A bit of nostalgia

And now for a bit of nostalgia, as well as an opportunity to see if I’ve got WordPress access properly set up on my new tablet (if so, I’m hoping it will facilitate increased weblogging).

A couple of weeks old now, but I appreciated this recognition of the 40th birthday of X Window System. My first programming job, a summer internship type position 32 years ago, had me learning UNIX by crash course, and most particularly figuring out how to write X Window configuration scripts. As the article notes, X Window offered the potential for customized and consistent windowing environments across different hardware systems. My task was figuring out how to actually achieve identical windowing environments across a lab full of VMS, VAX, and SUN machines so that visiting biologists could follow simple visual guides and have everything work the same no matter which type of box they sat in front of. In theory, this was entirely achievable and in practice it was about 95% achievable, at least with the nascent skills I had at the time. Many, many days were lost to figuring out how to configure every possible menu to the same options, in the same order. I’d have welcomed Lupton’s guide for astrophysicists – I was spending my days with massive binders with large X’s across the front and delving into man pages.

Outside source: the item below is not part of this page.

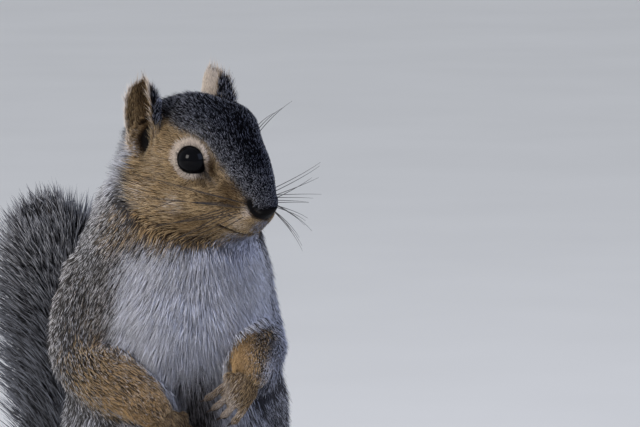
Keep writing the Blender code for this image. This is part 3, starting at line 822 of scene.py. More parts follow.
# On the front of the upper lip and on the chin the whitish grey is their own; the blue-grey over it is
# painted shade
frontLip = near(local, (0, -28, -18.6), (3.6, 4, 5), 0.5) * onHead * (1 - bare)
underLip = near(local, (2, -21, -26), (6.5, 6.5, 3.6), 0.5) * onHead
white = highest(white, 0.45 * frontLip, 0.42 * underLip)
cool = highest(cool, 0.4 * frontLip, 0.5 * underLip)
bare = np.maximum(bare, ramp(-0.5, -0.9, normals[:, 2]) * (onFoot | onPaw))
plume = onTail * (1 - 0.32 * ramp(112, 158, z))
marks = dict(
    crown=crown, tan=tan, white=white, rufous=rufous, pale=pale,
    bare=bare, plume=plume, warm=warm, dusk=dusk, cool=cool,
)

# Soft patches over the marks: mark, the group that carries it (any, if empty), centre, radii, softness, share
bodyPatches = [
    ("white", "trunk", (-36, -15, 106), (9, 12, 16), 0.7, 0.48),
    # Painted shade: the head's shadow on the upper chest, and a darker strip down the middle of the chest
    ("cool", "", (22, -22, 169), (13, 12, 8), 0.7, 0.32),
    ("cool", "", (1, -32, 144), (9, 10, 15), 0.8, 0.22),
    ("dusk", "arm", (28.5, -27, 130), (5, 9, 10), 0.6, 0.6),
    ("dusk", "arm", (-15, -40, 109), (7, 8, 7), 0.6, 0.3),
    # Painted shade under the chin, where the head's shadow falls
    ("dusk", "trunk", (4, -26, 167), (34, 16, 13), 0.6, 0.14),
    ("dusk", "trunk", (24, -20, 169), (12, 12, 9), 0.7, 0.3),
    ("tan", "arm", (26, -27, 137), (9, 8, 6), 0.6, 0.62),
    ("tan", "", (-32, -18, 134), (13, 13, 12), 0.8, 0.42),
]
headPatches = [
    ("pale", "", (7.2, -27.0, -12.6), (1.9, 2.2, 3.6), 0.6, 0.55),
    ("pale", "head", (20.5, -3, -17), (4, 5.5, 4.5), 0.8, 0.42),
    ("pale", "head", (21, 8.5, -5), (5, 5.5, 9), 0.7, 0.24),
    ("pale", "head", (25, 13, -18), (6, 9, 8), 0.7, 0.34),
    ("pale", "head", (7, -24.2, -17.5), (3.6, 3.6, 3.6), 0.6, 0.4),
    # The darker brown face patches are partly the fur's own colour and partly painted shade: the whiskers'
    # shadows over the muzzle and the ear's shadow on the temple
    ("dusk", "head", (11, -21.5, -6.5), (4.2, 5, 3.6), 0.6, 0.75),
    ("dusk", "head", (10.6, -22.4, -10.8), (4.6, 5.5, 3.0), 0.6, 0.75),
    ("dusk", "head", (15, -8, -25), (8, 10, 4.5), 0.6, 0.5),
    ("dusk", "head", (15.2, -12, -1.5), (3.6, 4.5, 5), 0.6, 0.9),
    ("dusk", "head", (14.6, -15.5, -11), (4, 5, 2.4), 0.6, 0.6),
    ("dusk", "head", (16, -11, -20.5), (5, 7, 3.2), 0.6, 0.5),
    ("dusk", "head", (18.7, -7, -8.0), (3, 4.5, 1.5), 0.6, 0.3),
    ("dusk", "head", (18, 9, 9), (4, 6, 4.5), 0.6, 0.1),
]
for places, patches in ((points, bodyPatches), (local, headPatches)):
    for name, group, centre, radii, soft, share in patches:
        carried = (skinGroups == group) | (not group)
        marks[name] = np.maximum(marks[name], share * near(places, centre, radii, soft) * carried)
broad = np.where(onHead | onEar | onTail, 0, 0.5)
for name, values in marks.items():
    if name != "bare":
        marks[name] = softened(softened(values, edges, 2), edges, 22, broad)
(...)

It’s only thinking about it now that I realize there was some interesting user interface decision making in that project – a topic I’ve learned much more about as a faculty member than I ever did as a student. Given the default menus that each of these three boxes wanted to default to, which one should we use? Or should it be a mix of the three? The reality is, given a short summer to solve this problem, I ended up picking the choices that were easiest to code without a lot of thought about usability. I did insist on spending a day figuring out how to get all three of them to have the same option to reverse the mouse buttons between right-handed and left-handed ordering through a handy drop-down menu option. In retrospect, there were probably better ways for me to solve many of these problems, but it was an invaluable learning experience to be allowed to muddle through and figure out the best solution I could come up with. I don’t miss using X Window. 32-year-ago me would be surprised I could look back fondly on my time fighting with it at all.